**MATERIAL PROVIDED:**
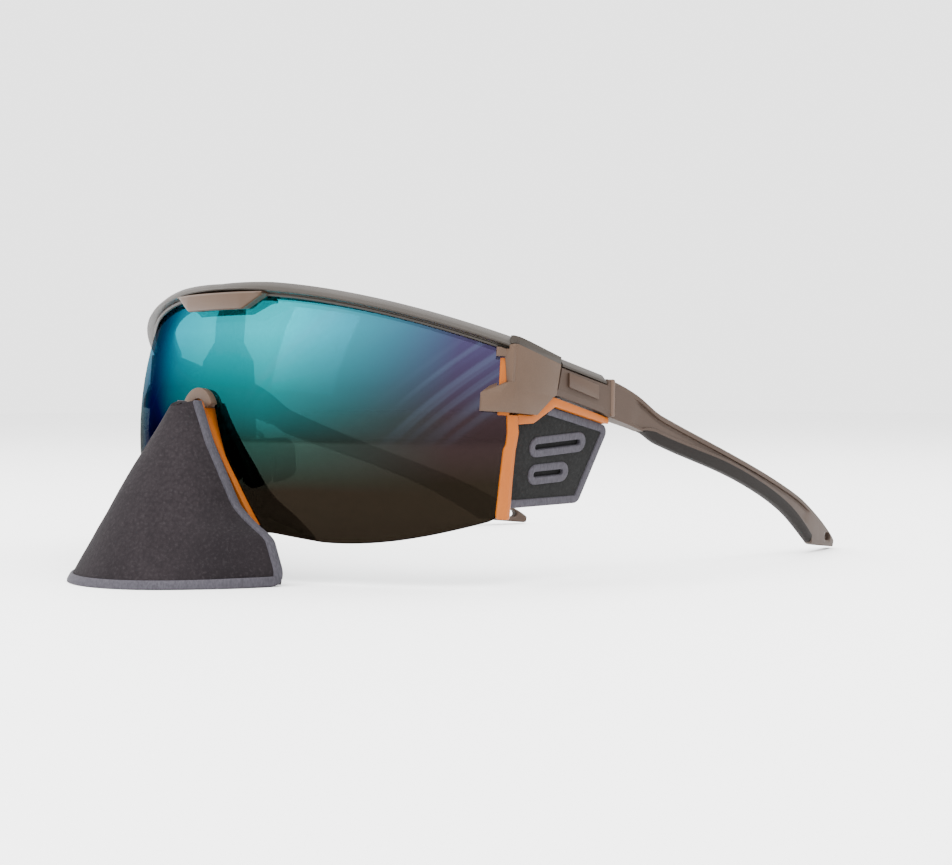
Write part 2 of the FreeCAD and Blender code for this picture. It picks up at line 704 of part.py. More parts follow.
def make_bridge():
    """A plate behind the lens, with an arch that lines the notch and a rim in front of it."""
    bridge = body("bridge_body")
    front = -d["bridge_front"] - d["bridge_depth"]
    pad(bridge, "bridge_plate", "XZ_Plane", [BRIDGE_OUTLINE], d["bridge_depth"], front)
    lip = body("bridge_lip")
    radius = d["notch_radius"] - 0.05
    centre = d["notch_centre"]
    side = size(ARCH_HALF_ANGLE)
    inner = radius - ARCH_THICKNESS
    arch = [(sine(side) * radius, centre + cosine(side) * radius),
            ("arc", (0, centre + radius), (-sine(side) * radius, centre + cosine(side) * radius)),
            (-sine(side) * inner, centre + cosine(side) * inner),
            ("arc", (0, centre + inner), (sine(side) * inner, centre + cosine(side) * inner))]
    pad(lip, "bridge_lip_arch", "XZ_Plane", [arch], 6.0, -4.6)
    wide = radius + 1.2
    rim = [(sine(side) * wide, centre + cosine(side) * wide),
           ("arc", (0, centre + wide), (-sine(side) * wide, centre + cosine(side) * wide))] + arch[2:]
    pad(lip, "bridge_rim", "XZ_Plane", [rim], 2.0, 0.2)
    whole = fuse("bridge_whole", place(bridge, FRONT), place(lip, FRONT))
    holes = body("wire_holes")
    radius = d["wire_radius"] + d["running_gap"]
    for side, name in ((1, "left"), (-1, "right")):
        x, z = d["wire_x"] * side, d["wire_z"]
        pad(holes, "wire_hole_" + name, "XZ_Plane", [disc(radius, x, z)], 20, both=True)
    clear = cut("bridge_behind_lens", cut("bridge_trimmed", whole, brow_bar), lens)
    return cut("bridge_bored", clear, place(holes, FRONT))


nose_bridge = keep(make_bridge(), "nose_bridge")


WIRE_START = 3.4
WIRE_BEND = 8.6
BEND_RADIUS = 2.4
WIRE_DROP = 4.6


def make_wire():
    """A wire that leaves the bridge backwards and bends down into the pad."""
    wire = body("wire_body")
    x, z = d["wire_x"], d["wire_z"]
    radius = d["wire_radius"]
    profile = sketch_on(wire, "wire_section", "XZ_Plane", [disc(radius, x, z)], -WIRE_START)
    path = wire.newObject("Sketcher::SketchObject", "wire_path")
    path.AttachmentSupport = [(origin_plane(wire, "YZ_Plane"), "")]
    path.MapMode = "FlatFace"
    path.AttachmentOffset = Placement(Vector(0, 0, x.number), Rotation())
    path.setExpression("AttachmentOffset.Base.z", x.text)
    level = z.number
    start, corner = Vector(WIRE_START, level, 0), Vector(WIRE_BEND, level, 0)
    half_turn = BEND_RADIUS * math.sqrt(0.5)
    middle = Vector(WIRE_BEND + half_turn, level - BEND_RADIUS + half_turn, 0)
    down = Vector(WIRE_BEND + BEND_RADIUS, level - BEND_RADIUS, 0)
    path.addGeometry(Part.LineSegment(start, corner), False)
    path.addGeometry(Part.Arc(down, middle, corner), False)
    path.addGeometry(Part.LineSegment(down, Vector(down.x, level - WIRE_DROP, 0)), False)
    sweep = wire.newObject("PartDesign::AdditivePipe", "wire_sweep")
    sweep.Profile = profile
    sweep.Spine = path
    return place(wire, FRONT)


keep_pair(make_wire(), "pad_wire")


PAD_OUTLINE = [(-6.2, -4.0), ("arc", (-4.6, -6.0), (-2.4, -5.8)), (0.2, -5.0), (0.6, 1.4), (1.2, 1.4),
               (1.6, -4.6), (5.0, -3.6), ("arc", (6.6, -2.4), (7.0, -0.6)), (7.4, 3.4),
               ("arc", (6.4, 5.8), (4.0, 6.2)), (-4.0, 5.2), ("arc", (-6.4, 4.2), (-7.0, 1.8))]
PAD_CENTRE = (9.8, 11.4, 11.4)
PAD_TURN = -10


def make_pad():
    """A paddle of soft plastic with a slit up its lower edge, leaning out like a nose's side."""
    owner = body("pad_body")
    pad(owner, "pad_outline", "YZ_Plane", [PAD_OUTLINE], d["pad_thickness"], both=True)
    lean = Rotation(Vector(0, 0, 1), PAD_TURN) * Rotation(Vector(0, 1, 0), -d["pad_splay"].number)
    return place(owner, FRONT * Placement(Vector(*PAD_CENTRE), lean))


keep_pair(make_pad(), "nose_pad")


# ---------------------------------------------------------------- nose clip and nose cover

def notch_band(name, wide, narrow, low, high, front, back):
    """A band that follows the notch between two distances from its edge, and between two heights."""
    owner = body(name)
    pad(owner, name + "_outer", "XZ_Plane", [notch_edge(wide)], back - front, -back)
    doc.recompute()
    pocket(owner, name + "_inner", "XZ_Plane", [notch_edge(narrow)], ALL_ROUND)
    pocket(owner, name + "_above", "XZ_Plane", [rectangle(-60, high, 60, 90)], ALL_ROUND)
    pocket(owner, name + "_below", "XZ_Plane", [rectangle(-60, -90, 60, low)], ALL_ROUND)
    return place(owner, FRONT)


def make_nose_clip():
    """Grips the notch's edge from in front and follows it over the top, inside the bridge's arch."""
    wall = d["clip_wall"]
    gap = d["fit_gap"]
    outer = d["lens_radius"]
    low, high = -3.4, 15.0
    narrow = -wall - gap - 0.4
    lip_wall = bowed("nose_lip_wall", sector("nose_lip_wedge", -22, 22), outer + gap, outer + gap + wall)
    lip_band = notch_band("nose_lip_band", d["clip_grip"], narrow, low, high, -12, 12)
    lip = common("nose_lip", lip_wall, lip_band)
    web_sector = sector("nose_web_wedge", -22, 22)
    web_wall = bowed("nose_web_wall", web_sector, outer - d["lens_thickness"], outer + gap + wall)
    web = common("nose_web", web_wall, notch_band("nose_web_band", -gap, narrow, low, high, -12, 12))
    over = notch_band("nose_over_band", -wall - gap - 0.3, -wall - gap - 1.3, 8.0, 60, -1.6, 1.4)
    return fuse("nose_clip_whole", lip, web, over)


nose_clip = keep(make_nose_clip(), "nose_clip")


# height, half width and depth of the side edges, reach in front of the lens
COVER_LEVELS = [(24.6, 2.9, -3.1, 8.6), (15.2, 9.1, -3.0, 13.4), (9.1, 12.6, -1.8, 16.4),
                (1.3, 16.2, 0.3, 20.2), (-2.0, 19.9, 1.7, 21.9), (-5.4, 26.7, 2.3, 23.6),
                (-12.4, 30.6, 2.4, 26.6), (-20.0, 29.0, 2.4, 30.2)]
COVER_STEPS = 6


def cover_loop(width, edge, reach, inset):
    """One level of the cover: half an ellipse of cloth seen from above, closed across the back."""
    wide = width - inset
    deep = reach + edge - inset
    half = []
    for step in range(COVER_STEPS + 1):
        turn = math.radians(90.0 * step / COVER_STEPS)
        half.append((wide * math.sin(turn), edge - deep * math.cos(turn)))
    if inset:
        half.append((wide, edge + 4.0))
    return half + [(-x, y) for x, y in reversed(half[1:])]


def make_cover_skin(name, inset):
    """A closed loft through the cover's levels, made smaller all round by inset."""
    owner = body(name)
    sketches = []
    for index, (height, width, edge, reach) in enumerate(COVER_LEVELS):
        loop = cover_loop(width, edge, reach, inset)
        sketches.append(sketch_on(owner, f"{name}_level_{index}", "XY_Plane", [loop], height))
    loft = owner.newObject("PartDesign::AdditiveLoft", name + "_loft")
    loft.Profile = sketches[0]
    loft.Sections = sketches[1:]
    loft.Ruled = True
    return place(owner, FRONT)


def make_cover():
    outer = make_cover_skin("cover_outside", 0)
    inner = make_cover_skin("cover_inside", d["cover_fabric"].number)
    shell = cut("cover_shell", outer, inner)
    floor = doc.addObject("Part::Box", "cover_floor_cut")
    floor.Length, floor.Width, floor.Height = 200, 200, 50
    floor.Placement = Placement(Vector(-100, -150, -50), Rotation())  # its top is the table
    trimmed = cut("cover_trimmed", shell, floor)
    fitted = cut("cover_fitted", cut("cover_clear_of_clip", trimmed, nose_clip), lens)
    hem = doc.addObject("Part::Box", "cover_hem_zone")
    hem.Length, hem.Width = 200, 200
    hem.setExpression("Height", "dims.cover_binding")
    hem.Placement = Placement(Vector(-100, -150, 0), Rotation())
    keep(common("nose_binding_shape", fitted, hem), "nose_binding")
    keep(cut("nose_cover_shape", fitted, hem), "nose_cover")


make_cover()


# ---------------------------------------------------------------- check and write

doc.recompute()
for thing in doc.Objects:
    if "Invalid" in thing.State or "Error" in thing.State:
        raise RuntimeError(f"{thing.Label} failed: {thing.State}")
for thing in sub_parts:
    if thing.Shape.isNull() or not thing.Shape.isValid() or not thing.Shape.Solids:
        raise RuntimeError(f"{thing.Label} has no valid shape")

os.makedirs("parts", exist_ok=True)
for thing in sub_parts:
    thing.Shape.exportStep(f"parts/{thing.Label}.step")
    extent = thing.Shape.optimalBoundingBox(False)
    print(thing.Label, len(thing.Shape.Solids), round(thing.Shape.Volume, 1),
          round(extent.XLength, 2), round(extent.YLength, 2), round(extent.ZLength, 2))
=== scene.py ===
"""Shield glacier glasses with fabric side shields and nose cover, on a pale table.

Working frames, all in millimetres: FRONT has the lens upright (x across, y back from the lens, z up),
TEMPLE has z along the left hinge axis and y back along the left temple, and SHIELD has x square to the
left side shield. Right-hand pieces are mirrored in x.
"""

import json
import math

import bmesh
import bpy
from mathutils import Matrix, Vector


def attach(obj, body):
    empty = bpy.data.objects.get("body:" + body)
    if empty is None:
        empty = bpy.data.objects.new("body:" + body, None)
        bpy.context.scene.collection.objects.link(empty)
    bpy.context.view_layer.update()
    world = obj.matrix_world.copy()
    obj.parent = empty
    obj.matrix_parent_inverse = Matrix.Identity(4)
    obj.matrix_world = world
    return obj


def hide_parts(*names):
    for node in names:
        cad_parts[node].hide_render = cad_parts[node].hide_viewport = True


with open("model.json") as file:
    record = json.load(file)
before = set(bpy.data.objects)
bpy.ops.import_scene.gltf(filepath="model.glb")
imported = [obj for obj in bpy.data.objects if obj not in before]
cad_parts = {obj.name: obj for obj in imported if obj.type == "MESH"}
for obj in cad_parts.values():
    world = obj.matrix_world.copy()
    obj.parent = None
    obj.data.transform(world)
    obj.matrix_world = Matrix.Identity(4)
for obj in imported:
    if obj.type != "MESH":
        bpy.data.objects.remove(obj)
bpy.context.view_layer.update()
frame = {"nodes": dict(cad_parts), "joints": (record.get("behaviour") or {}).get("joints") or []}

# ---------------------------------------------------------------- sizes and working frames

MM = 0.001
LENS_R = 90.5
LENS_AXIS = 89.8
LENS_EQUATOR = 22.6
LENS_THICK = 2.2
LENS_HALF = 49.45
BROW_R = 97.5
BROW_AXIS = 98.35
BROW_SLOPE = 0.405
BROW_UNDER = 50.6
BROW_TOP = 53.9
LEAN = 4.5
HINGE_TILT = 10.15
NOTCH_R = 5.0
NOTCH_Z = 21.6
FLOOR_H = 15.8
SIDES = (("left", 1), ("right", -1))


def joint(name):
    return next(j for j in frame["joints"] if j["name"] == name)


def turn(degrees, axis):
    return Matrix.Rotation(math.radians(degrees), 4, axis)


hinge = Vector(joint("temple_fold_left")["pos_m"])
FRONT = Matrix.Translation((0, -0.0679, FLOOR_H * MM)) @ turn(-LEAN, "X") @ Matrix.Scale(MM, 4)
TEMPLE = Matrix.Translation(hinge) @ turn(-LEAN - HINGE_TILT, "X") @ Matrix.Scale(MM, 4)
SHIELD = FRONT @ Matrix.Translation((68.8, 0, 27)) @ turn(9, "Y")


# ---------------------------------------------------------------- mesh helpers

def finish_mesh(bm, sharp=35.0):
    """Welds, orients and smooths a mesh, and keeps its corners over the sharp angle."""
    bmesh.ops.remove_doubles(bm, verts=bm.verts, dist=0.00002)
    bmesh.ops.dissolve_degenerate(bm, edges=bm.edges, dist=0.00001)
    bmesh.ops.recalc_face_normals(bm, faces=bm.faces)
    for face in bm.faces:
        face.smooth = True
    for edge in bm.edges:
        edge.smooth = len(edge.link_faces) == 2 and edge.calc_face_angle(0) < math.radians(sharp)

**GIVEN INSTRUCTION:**
Looking at the data above, return every line from the one with "check and write" down to the one with "obj.matrix_parent_inverse = Matrix.Identity(4)", exactly and inclusively.

**OUTPUT FOR THIS EXERCISE:**
# ---------------------------------------------------------------- check and write

doc.recompute()
for thing in doc.Objects:
    if "Invalid" in thing.State or "Error" in thing.State:
        raise RuntimeError(f"{thing.Label} failed: {thing.State}")
for thing in sub_parts:
    if thing.Shape.isNull() or not thing.Shape.isValid() or not thing.Shape.Solids:
        raise RuntimeError(f"{thing.Label} has no valid shape")

os.makedirs("parts", exist_ok=True)
for thing in sub_parts:
    thing.Shape.exportStep(f"parts/{thing.Label}.step")
    extent = thing.Shape.optimalBoundingBox(False)
    print(thing.Label, len(thing.Shape.Solids), round(thing.Shape.Volume, 1),
          round(extent.XLength, 2), round(extent.YLength, 2), round(extent.ZLength, 2))
=== scene.py ===
"""Shield glacier glasses with fabric side shields and nose cover, on a pale table.

Working frames, all in millimetres: FRONT has the lens upright (x across, y back from the lens, z up),
TEMPLE has z along the left hinge axis and y back along the left temple, and SHIELD has x square to the
left side shield. Right-hand pieces are mirrored in x.
"""

import json
import math

import bmesh
import bpy
from mathutils import Matrix, Vector


def attach(obj, body):
    empty = bpy.data.objects.get("body:" + body)
    if empty is None:
        empty = bpy.data.objects.new("body:" + body, None)
        bpy.context.scene.collection.objects.link(empty)
    bpy.context.view_layer.update()
    world = obj.matrix_world.copy()
    obj.parent = empty
    obj.matrix_parent_inverse = Matrix.Identity(4)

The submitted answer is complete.